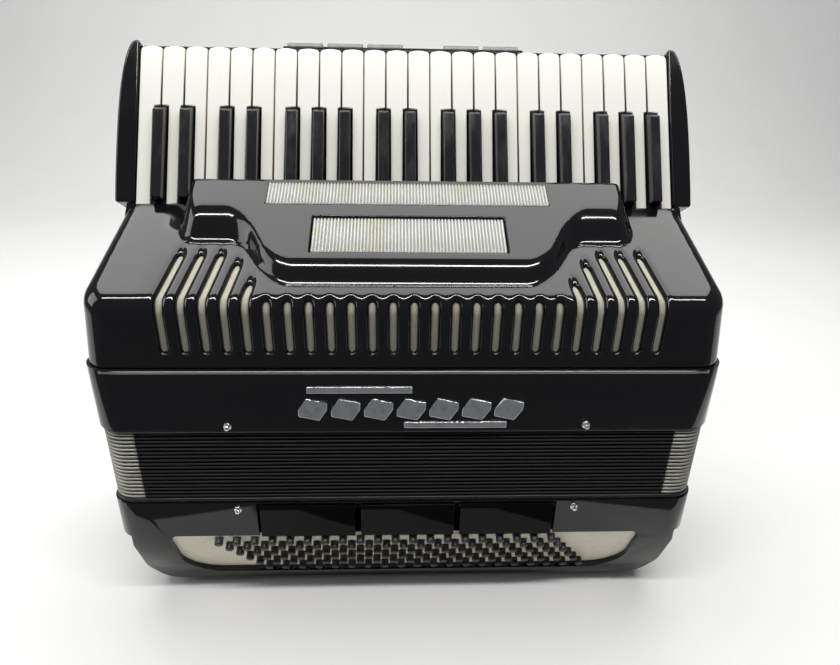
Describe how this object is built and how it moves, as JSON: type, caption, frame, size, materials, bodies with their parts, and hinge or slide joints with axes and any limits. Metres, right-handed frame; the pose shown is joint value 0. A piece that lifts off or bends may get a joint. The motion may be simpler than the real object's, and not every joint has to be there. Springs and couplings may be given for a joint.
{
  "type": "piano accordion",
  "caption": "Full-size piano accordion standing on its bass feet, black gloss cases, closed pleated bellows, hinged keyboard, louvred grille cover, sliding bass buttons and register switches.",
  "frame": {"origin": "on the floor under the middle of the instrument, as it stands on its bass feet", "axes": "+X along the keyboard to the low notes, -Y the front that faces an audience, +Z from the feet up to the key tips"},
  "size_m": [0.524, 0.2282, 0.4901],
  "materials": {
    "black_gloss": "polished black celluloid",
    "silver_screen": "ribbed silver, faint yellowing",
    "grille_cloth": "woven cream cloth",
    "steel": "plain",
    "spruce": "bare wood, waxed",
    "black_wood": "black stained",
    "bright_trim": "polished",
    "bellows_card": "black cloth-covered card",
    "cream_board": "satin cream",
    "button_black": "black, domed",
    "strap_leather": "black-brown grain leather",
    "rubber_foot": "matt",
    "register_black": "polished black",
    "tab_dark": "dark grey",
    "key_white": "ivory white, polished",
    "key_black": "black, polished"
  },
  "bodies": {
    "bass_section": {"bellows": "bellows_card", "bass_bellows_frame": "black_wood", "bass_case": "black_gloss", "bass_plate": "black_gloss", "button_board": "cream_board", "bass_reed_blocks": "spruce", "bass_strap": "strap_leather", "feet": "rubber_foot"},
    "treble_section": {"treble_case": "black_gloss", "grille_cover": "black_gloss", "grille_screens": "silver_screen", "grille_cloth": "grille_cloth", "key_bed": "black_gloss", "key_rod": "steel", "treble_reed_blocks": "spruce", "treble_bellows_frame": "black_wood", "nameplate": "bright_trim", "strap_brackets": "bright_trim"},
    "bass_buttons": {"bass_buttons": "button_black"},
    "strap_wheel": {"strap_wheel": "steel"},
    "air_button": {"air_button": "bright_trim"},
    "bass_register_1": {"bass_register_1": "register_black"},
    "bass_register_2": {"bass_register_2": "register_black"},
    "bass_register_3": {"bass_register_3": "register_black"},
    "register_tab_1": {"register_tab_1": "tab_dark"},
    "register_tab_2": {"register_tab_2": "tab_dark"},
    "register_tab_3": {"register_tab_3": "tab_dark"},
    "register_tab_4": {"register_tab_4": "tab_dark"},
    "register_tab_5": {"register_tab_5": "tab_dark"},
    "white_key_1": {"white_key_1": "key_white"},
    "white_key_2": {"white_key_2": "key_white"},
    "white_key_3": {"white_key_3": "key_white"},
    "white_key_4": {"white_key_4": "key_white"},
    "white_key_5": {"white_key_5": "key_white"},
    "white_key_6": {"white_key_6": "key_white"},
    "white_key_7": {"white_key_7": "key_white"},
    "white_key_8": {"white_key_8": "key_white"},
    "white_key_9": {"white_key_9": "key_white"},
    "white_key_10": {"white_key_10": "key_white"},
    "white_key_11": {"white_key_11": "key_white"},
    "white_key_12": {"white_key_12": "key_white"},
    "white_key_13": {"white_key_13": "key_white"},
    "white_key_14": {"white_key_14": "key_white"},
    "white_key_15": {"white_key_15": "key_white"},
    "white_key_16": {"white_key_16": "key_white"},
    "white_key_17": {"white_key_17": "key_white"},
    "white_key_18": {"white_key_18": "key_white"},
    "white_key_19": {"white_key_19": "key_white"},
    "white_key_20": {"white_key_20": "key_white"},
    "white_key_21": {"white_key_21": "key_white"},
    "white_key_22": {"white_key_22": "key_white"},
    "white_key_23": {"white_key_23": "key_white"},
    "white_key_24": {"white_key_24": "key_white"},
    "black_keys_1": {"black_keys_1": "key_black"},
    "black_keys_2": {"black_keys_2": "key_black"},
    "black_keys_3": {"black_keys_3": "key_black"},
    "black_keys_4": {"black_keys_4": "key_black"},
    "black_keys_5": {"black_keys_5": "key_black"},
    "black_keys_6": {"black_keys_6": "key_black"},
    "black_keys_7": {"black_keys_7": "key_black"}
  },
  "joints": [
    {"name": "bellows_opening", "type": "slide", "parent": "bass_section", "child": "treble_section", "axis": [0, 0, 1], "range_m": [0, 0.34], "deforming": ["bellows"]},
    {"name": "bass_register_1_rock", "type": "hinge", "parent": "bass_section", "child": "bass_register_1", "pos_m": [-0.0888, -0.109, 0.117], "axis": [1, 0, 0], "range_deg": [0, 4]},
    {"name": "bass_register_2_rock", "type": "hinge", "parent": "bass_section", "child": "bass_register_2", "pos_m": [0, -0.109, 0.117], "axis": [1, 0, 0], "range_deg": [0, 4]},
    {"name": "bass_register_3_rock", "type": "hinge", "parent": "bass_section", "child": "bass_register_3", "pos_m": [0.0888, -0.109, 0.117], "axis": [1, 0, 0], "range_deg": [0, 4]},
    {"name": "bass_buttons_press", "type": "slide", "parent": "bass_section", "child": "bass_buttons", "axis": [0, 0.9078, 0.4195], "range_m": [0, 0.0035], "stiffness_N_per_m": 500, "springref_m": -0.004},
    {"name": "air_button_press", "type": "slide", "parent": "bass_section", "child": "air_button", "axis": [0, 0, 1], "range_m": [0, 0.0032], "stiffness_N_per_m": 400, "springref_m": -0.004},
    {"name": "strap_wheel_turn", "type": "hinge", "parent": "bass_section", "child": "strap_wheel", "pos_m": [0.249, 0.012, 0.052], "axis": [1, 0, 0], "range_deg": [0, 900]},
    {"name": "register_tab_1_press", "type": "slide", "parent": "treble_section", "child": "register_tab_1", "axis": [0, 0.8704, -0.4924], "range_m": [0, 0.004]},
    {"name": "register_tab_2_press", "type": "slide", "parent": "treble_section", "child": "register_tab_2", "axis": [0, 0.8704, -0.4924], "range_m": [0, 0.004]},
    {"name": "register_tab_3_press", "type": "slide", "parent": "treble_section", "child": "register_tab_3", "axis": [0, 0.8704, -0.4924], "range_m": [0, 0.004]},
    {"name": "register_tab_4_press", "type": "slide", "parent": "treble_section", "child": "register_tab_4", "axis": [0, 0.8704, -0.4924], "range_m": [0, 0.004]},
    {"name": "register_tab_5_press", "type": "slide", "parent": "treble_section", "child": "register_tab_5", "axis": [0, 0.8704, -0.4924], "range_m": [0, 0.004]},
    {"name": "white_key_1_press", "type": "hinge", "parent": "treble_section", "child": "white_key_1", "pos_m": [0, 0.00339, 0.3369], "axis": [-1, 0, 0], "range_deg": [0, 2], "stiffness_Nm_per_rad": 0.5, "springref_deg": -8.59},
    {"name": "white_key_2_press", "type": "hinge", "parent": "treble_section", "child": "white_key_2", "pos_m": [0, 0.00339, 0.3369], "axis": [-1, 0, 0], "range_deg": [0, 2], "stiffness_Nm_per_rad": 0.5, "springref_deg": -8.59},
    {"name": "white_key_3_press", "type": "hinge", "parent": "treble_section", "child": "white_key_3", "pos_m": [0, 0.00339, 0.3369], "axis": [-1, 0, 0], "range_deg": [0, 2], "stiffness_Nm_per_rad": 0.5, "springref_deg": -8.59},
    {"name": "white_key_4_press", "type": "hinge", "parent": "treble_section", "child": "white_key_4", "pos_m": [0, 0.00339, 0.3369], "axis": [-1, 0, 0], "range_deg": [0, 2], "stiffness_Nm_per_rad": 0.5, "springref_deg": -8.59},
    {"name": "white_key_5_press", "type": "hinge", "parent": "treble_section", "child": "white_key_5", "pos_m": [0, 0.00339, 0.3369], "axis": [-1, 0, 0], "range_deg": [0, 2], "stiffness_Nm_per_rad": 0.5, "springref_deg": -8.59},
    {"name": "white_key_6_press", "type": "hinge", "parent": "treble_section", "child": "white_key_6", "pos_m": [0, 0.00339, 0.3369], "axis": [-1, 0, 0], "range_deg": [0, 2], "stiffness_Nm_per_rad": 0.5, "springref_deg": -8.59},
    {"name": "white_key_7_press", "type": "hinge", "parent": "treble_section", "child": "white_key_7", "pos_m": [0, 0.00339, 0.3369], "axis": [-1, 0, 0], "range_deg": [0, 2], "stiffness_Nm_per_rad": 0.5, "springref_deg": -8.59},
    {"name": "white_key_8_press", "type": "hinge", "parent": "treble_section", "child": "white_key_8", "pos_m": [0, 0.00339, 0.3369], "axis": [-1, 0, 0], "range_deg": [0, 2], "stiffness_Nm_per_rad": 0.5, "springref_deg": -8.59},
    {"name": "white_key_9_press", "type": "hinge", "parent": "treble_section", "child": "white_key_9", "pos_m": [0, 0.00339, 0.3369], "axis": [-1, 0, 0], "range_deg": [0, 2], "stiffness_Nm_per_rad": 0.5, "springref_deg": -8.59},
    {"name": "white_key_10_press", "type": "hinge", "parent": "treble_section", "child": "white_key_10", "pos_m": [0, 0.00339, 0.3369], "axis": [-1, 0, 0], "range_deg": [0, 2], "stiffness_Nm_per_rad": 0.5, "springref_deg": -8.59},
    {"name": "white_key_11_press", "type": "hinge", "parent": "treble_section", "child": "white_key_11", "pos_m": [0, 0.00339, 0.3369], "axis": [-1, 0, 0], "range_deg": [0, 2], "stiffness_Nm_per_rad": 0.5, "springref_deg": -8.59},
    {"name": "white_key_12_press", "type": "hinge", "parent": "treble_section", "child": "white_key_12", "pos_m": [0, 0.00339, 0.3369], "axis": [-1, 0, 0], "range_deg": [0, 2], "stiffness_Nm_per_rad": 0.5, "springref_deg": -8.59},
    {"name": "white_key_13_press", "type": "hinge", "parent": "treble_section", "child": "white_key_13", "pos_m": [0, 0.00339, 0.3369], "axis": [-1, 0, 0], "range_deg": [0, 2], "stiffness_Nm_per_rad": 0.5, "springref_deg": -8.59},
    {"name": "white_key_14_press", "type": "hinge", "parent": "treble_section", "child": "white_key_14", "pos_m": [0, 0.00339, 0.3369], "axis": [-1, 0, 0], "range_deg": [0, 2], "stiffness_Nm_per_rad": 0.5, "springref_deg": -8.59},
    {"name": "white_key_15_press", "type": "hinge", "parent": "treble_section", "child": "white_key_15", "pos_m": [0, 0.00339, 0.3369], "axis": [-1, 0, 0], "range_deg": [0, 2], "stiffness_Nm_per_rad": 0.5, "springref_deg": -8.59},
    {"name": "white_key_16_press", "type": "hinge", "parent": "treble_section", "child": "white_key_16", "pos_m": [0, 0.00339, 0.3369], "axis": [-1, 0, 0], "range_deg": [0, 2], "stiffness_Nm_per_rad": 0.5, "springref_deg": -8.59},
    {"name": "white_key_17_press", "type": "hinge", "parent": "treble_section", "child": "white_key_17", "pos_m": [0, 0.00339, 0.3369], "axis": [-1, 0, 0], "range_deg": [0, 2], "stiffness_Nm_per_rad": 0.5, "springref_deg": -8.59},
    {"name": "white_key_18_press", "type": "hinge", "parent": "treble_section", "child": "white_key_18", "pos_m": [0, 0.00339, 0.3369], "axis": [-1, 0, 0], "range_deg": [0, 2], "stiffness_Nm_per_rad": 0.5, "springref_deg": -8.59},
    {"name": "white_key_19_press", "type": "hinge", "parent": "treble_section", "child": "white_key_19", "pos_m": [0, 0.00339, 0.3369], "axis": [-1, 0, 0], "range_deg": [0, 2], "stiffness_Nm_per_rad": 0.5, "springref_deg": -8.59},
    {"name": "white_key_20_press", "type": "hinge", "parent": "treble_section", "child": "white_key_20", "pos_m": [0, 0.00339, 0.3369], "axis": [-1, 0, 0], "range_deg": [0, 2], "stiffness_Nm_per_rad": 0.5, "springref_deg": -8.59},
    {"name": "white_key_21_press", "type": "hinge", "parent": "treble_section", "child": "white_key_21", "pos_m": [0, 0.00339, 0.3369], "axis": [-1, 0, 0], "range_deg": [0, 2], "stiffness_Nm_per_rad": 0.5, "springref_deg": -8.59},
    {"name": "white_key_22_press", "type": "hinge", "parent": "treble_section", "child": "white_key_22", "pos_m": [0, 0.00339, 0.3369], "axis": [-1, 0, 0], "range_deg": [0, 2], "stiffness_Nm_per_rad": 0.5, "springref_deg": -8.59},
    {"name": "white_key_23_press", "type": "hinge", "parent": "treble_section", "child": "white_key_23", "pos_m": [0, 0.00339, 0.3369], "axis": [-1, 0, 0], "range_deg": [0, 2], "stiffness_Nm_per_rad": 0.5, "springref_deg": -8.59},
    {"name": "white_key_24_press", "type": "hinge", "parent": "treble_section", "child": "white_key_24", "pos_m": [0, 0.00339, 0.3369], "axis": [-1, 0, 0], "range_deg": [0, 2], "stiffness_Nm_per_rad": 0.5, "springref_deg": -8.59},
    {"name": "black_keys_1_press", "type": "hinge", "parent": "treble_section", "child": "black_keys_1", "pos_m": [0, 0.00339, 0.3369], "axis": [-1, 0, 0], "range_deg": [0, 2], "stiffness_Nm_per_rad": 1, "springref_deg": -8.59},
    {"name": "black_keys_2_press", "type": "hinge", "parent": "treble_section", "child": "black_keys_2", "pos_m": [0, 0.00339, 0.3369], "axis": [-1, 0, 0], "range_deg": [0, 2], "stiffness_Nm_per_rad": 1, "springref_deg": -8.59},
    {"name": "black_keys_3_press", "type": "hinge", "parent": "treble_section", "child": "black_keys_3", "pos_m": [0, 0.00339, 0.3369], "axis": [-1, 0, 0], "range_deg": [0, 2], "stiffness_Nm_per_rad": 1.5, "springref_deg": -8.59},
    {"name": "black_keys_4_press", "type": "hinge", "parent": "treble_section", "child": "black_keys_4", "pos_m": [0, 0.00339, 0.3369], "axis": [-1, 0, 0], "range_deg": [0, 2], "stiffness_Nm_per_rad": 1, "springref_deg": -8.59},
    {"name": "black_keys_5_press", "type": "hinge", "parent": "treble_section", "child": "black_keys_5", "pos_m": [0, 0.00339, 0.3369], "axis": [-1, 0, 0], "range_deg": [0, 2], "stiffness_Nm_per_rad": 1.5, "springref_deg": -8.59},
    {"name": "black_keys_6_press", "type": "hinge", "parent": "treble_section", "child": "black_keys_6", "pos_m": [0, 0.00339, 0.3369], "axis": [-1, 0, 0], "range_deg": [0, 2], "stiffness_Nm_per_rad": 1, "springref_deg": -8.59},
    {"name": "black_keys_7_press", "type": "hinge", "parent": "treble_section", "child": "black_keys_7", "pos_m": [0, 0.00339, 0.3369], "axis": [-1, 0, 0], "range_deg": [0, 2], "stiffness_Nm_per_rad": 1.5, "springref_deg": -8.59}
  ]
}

# Given instruction
Find the word "bodies" in the material, then list each line that holds it.

# The reply
Describe how this object is built and how it moves, as JSON: type, caption, frame, size, materials, bodies with their parts, and hinge or slide joints with axes and any limits. Metres, right-handed frame; the pose shown is joint value 0. A piece that lifts off or bends may get a joint. The motion may be simpler than the real object's, and not every joint has to be there. Springs and couplings may be given for a joint.
  "bodies": {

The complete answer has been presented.